For copy of full dissertation, contact:
paddyflynn58@gmail.com

Supervisors:
Connor McGowan
David Knight



A breakdown of biophilic architecture and exploration into the extent of its potential to be implemented to create an environment that nurtures a buildings occupants psychological and physiological comfort through the reduction of stress.

This study was carried out to assess the impact of biophilic architecture on human physiological stress recovery. The primary aim of this body of research is to investigate how biophilic architectural features can affect stress recovery of building occupants. The study aimed to identify through the use of virtual reality simulation based stress recovery experimentation, case studies and sample group surveying, if biophilic architecture could be an effective technique to improve the health and happiness of the population, specifically in urban areas as this subset of the population have the least access to connect with nature. Should biophilic architectural philosophy be a greater consideration in the future of Irish architecture? 

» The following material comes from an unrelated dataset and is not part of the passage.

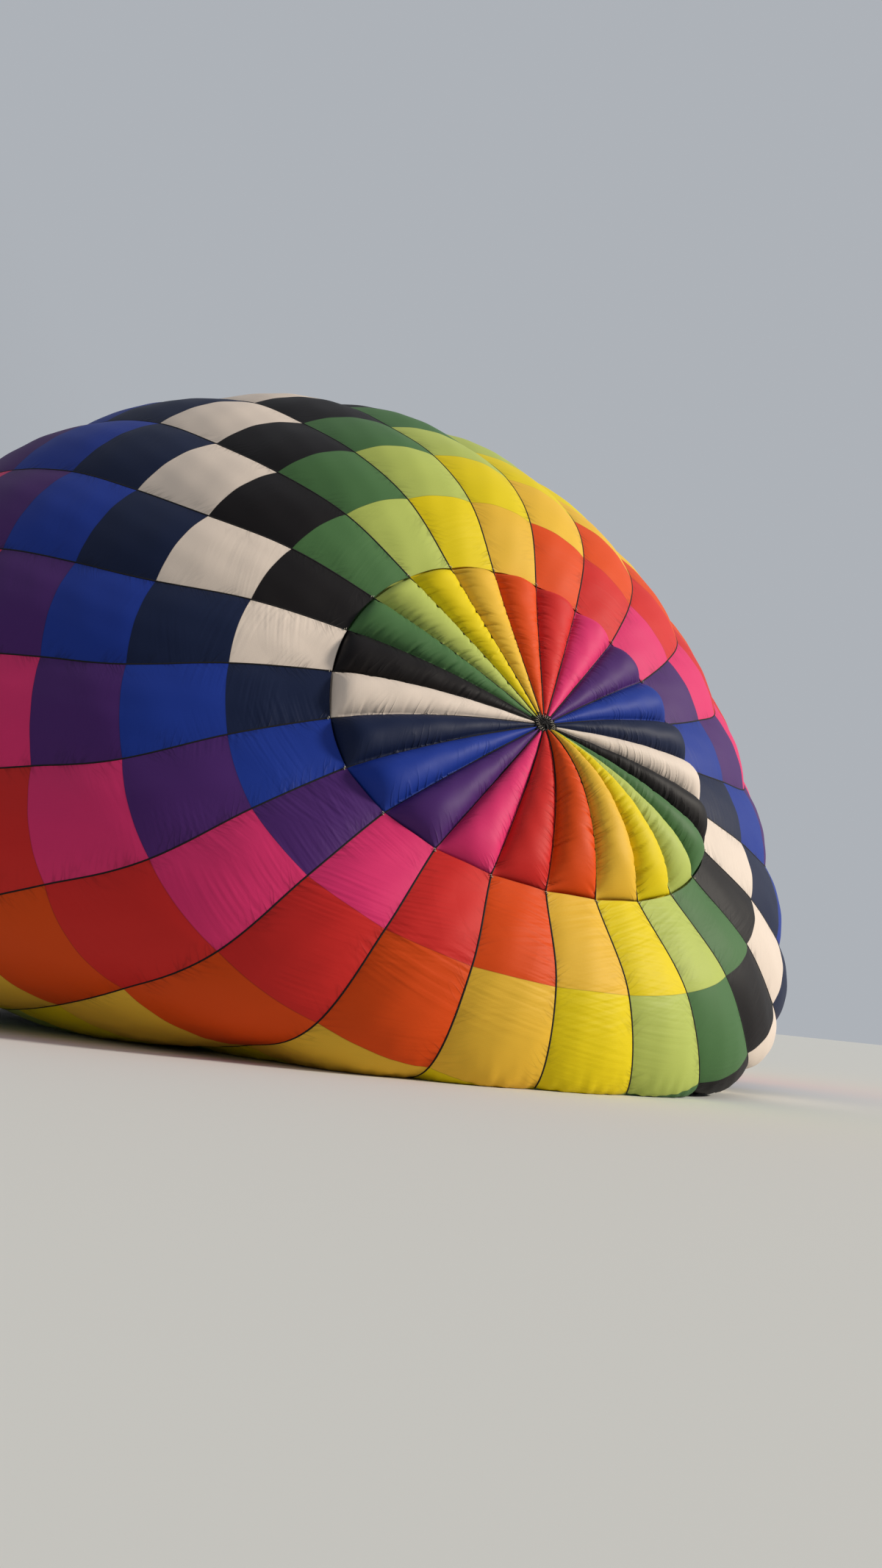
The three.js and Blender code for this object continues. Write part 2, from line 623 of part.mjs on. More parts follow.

Firsty, a literature review was carried out breaking down the 14 patterns of biophilia. This outlined previous studies that have explored similar questions and made it easier to create a standard of measurement when assessing biophilic architecture. A case study was then conducted on, The Wood Quay, Dublin City Council Building. The building’s architectural nature was studied in order to outline how many biophilic patterns have been expressed within the design. From there the occupants of the building were questioned on their experience working in a biophilic environment as opposed to non biophilic environments. After collecting this research, a stress recovery based virtual reality experiment was conducted in order to assess how certain biophilic patterns in an environment can affect human physiological stress indicators. The difference in recovery between environments were recorded, although due to too many variables, further research will be necessary to be fully conclusive in the findings.

The consideration of biophilic design in urban architecture could have the potential to lower urban population stress levels. Stress is a major component in human illness, mental health problems and anti-social behavior and issues. Considering the philosophy behind biophilic architecture it could have a positive social impact on the occupants and surrounding population of our architecture.